We think the fundamental error in the decree of the court is the holding that the parties have the legal right to agree to a termination of the trust.
We have here expressed a different conclusion, though personally they were sui juris. They are not acting personally but in a capacity in which their power to contract is limited by law, as well as by the terms of the agreement whose beneficiaries (see 56 Corpus Juris 470, note 29) have not consented and indeed cannot.
We therefore dissent from the views expressed in the majority opinion.
ANDERSON, C. J., and BROWN, J., concur.
Addendum
In this situation the court has deemed it proper to receive and consider as on rehearing a brief amicus curiae on behalf of citizens and tax payers opposed to the action of the governing authorities approved by the decree appealed from.

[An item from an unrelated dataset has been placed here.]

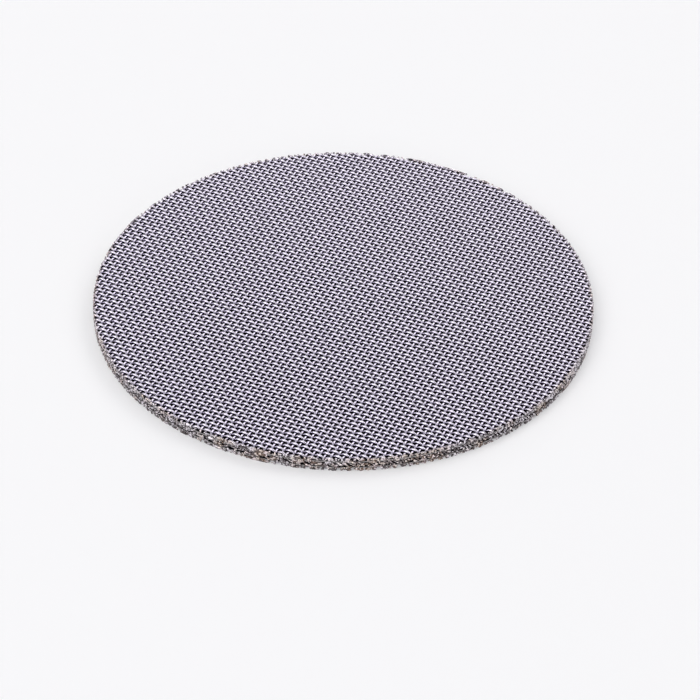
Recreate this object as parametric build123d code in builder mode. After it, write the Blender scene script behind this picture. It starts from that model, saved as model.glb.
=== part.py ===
from build123d import *
import os

# Puck screen: a stack of woven wire cloths, pressed and sintered into one flat plate and cut out round.
# It lies on the ground coffee in a filter basket and spreads the water over it. Millimetres.
# The origin is the centre of the lower face and +Z is up. The outer cloth shows its wires as ridges whose
# crowns the press has flattened: they run along X on the top face and along Y on the bottom face.

# The plate
disc_diameter = 58.0
disc_thickness = 1.7

# The outer cloths: 40 wires to the inch
wire_pitch = 0.64
wire_diameter = 0.28  # the width of a ridge at its foot
crown_flat = 0.12  # the width of the flat on each crown
groove_depth = 0.28  # from the crowns down to the cloth below

# The inner cloths leave an open channel beside each of their coarse wires, 12 to the inch, and the cut rim
# shows the channels' ends as small dark gaps. One cloth's channels run along X, and the other's along Y.
channel_pitch = 2.12
channel_width = 0.36
channel_height = 0.26
channel_wall = 0.18  # metal between the two levels of channels

disc_radius = disc_diameter / 2
groove_count = 2 * int((disc_radius - wire_diameter / 2) / wire_pitch)
channel_count = 2 * int((disc_radius - channel_width) / channel_pitch) + 1
channel_level = (channel_wall + channel_height) / 2  # of each channel's middle, from the plate's middle

# The plate's section across the wires of one face, with their crowns at height 0. An even count of grooves
# puts a wire on the middle. To the sides and below, the section reaches far past the plate.
section = [(-disc_diameter, -disc_diameter), (-disc_diameter, 0)]
for groove in range(groove_count):
    left_wire = (groove - groove_count / 2) * wire_pitch
    right_wire = left_wire + wire_pitch
    section += [
        (left_wire + crown_flat / 2, 0),
        (left_wire + wire_diameter / 2, -groove_depth),
        (right_wire - wire_diameter / 2, -groove_depth),
        (right_wire - crown_flat / 2, 0),
    ]
section += [(disc_diameter, 0), (disc_diameter, -disc_diameter)]

# Each plane looks along the wires or channels, and on the two faces its Y axis points out of the metal
top_wires = Plane(origin=(0, 0, disc_thickness), x_dir=(0, 1, 0), z_dir=(1, 0, 0))
bottom_wires = Plane(origin=(0, 0, 0), x_dir=(1, 0, 0), z_dir=(0, 1, 0))
upper_channels = Plane(origin=(0, 0, disc_thickness / 2 + channel_level), x_dir=(0, 1, 0), z_dir=(1, 0, 0))
lower_channels = Plane(origin=(0, 0, disc_thickness / 2 - channel_level), x_dir=(1, 0, 0), z_dir=(0, 1, 0))

with BuildPart() as mesh_disc:
    with BuildSketch(Plane.XY):
        Circle(disc_radius)
    extrude(amount=disc_thickness)

    for face in (top_wires, bottom_wires):
        with BuildSketch(face):
            with BuildLine():
                Polyline(*section, close=True)
            make_face()
        extrude(amount=disc_diameter, both=True, mode=Mode.INTERSECT)

    for level in (upper_channels, lower_channels):
        with BuildSketch(level):
            with GridLocations(channel_pitch, 0, channel_count, 1):
                Rectangle(channel_width, channel_height)
        extrude(amount=disc_diameter, both=True, mode=Mode.SUBTRACT)

mesh_disc.part.label = "mesh_disc"

os.makedirs("parts", exist_ok=True)
export_step(mesh_disc.part, "parts/mesh_disc.step")
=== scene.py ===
from math import atan, ceil, copysign, cos, floor, pi, radians, sin, sqrt, tan
from random import Random

import bmesh
import bpy
from mathutils import Matrix, Quaternion, Vector, noise


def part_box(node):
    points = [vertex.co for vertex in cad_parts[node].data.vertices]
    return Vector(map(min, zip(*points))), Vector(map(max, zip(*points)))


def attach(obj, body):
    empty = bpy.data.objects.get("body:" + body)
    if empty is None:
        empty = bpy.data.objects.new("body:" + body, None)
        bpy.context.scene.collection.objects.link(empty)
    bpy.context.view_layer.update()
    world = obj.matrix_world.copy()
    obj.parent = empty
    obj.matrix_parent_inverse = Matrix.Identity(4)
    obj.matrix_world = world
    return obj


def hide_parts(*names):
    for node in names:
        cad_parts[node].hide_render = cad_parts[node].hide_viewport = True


# A puck screen: woven steel wire cloths, laid on each other, pressed, sintered into one plate and cut out
# round. Everything here is in metres. The disc lies flat, with the centre of its lower face at the origin.
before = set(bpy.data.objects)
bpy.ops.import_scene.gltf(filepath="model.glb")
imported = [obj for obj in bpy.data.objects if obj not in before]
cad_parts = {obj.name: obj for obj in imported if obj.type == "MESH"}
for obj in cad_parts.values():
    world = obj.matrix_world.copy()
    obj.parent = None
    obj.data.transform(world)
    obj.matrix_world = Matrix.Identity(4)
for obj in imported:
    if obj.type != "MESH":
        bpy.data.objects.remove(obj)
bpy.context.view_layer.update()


# The upper outer cloth. It is plain woven from drawn stainless wire, 40 wires to the inch each way, and the
# press has flattened its crowns into one plane. Sintering joins its wires to each other and to the cloth
# below, and the disc is cut from the finished plate, so that every wire ends at the rim.
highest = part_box("mesh_disc")[1]
disc_radius = highest.x
disc_thickness = highest.z
wire_pitch = 0.00064
wire_radius = 0.000131
wire_swing = 0.83 * wire_radius  # how far its axis rises and falls: less than a radius, because it is pressed
pressed_radius = 0.8 * wire_radius  # from a wire's axis up to its flattened crown
wires_each_side = int((disc_radius - wire_radius) / wire_pitch)
cloth_height = 2 * (wire_swing + pressed_radius)
crown_unevenness = 0.000012  # how far a crown may lie above or below the rest
wire_wander = 0.00002  # how far a wire strays sideways in the weave
wander_length = 0.006  # how far along the wire such a stray goes on
cut_roughness = 0.0001  # how far a wire's end may stop short of the disc's full radius
burr_depth = 0.00035  # how far in from the rim the cut has left the wires lumpy
burr_size = 0.00009
burrs_per_metre = 7000
noise.seed_set(58)  # the lumps come from noise_vector, which draws its offsets from this seed

# The steel's colours: bright in the cloth with a painted shade for its deeper wires, four that the heat of
# the cut has left at the rim, and a silver for painted glints
bright_steel = (0.785, 0.745, 0.87, 1)
painted_shade_steel = (0.075, 0.069, 0.087, 1)
scorched = (0.12, 0.1, 0.1, 1)
painted_glint_silver = (0.82, 0.78, 0.84, 1)
brown = (0.19, 0.125, 0.09, 1)
straw = (0.74, 0.66, 0.61, 1)
rose = (0.77, 0.68, 0.7, 1)
bright_depth = 0.0001  # from the face down to here the wires are burnished
painted_shade_depth = 0.00028  # from here down their colour is painted dark, as shade in the weave's recesses
outer_cut_starts = disc_radius - 0.0006  # where the colours of the cut begin on the outer cloths
cut_scatter = 0.0006  # how far in and out that line wanders


class Shade:
    """A socket in a material's nodes. Arithmetic on it adds the Math nodes that work out the result."""

    def __init__(self, tree, socket=None):
        self.tree = tree
        self.socket = socket

    def node(self, kind, settings=None, values=None, output=0):
        """Adds one node: first its settings, and then the values or links of its sockets."""
        made = self.tree.nodes.new("ShaderNode" + kind)
        for setting, value in (settings or {}).items():
            setattr(made, setting, value)
        for name, value in (values or {}).items():
            if isinstance(value, Shade):
                self.tree.links.new(value.socket, made.inputs[name])
            else:
                made.inputs[name].default_value = value
        return Shade(self.tree, made.outputs[output])

    def calculate(self, operation, first, second):
        """Adds the Math node of this operation."""
        return self.node("Math", {"operation": operation}, {0: first, 1: second})

    def blend(self, share, first, second):
        """Mixes two colours: the first where the share is 0, and the second where it is 1."""
        return self.node("Mix", {"data_type": "RGBA"}, {0: share, 6: first, 7: second}, output=2)

    def __add__(self, other):
        return self.calculate("ADD", self, other)

    def __sub__(self, other):
        return self.calculate("SUBTRACT", self, other)

    def __rsub__(self, other):
        return self.calculate("SUBTRACT", other, self)

    def __mul__(self, other):
        return self.calculate("MULTIPLY", self, other)

    __radd__ = __add__
    __rmul__ = __mul__


def new_finish(name):
    """Makes a material, and gives it with its surface shader and a Shade to build its nodes from."""
    finish = bpy.data.materials.new(name)
    finish.use_nodes = True
    return finish, finish.node_tree.nodes["Principled BSDF"], Shade(finish.node_tree)


def feed(surface, socket, shade):
    """Links what varies over a surface into one socket of its surface shader."""
    shade.tree.links.new(shade.socket, surface.inputs[socket])


def place_on_disc(shade):
    """A point's place on the disc, and how far it lies from the disc's axis."""
    place = shade.node("TexCoord", output="Object")
    flat_place = shade.node("VectorMath", {"operation": "MULTIPLY"}, {0: place, 1: (1, 1, 0)})
    return place, shade.node("VectorMath", {"operation": "LENGTH"}, {0: flat_place}, output="Value")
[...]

Upon further consideration, we repeat that this so called trust fund is a public fund derived not from diversion of public school properties from public school uses, but upon a transfer of title to the State rather than a municipality for State uses and the operation of the State schools under a different management. It is now proposed to apply this fund to the satisfaction and retirement of school bonds issued under the former regime. The majority are of opinion that at the end of fifteen years this fund would be available for the purpose now proposed.
The present governing bodies have all the governing powers of the former bodies. The fund is a public fund in which public authorities represent the public interests. We adhere to the view that the present governing agencies have the same authority to determine when the new school arrangement has proven satisfactory as the former agencies — have the same powers over this fund as the former bodies.
Application overruled.
GARDNER, THOMAS, and KNIGHT, JJ., concur.
ANDERSON, C. J., and BROWN and FOSTER, JJ., dissent.
BROWN, J., expresses his views in separate opinion.